Ed è a ridosso del diciannovesimo che la bora ci offre un piccolo assaggio di quello che, una sessantina di minuti dopo, ci regalerà sulla lunga striscia di asfalto che collega Venezia alla terraferma.
Entrati in Marghera, invece, la sensazione di disagio causata dal vento diminuisce e una volta superato il lungo sottopasso della ferrovia sembra di correre un'altra gara.
Suggestivo poi, come sempre, il passaggio nel salotto buono di Mestre. Ventisette, ventotto, ventinove ed ecco Parco San Giuliano dove il vento torna prepotentemente protagonista costringendomi ad adeguare nuovamente il ritmo. Trentaduesimo chiuso in centoquaranta minuti e la netta sensazione di avercene ancora, tanto da ipotizzare, con una discreta dose di sfacciataggine, un ipotetico under 185' miseramente accantonato appena imboccato il Ponte della Libertà. Tremilaeottocentometri di pura follia con la bora proveniente da nord-est talmente forte che in alcuni punti diventa quasi impossibile avanzare. Tocca resistere. Questa volta mollare è un'ipotesi non contemplata. E poi Venezia non è poi così lontana.

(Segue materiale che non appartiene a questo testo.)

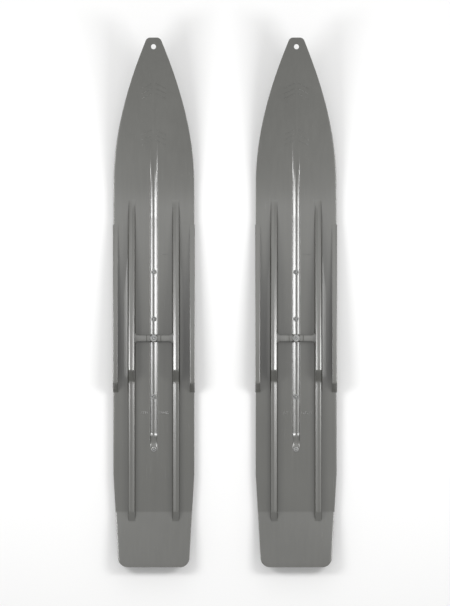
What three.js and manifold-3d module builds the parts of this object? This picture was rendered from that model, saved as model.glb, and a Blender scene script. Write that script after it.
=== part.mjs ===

È li davanti, Sembra quasi poterla toccare.
Trentacinque, trentasei, trentasette e finalmente il cavalcavia di Piazzale Roma ultima "asperità" prima dei quattordici ponti che caratterizzano l'atto finale della Venicemarathon.
Le Zattere, dove dei 120 cm della marea prevista per le dieci non rimane che qualche pozzanghera, Fondamenta dei Gesuiti, Punta della Dogana e una volta attraversato il Canal Grande, gli ultimi mille metri in uno degli scenari più belli al mondo.
Centonovanta minuti che difficilmente potrò mai dimenticare e, una volta indossata la medaglia, la stessa felicità di un bambino davanti all'albero la mattina di Natale.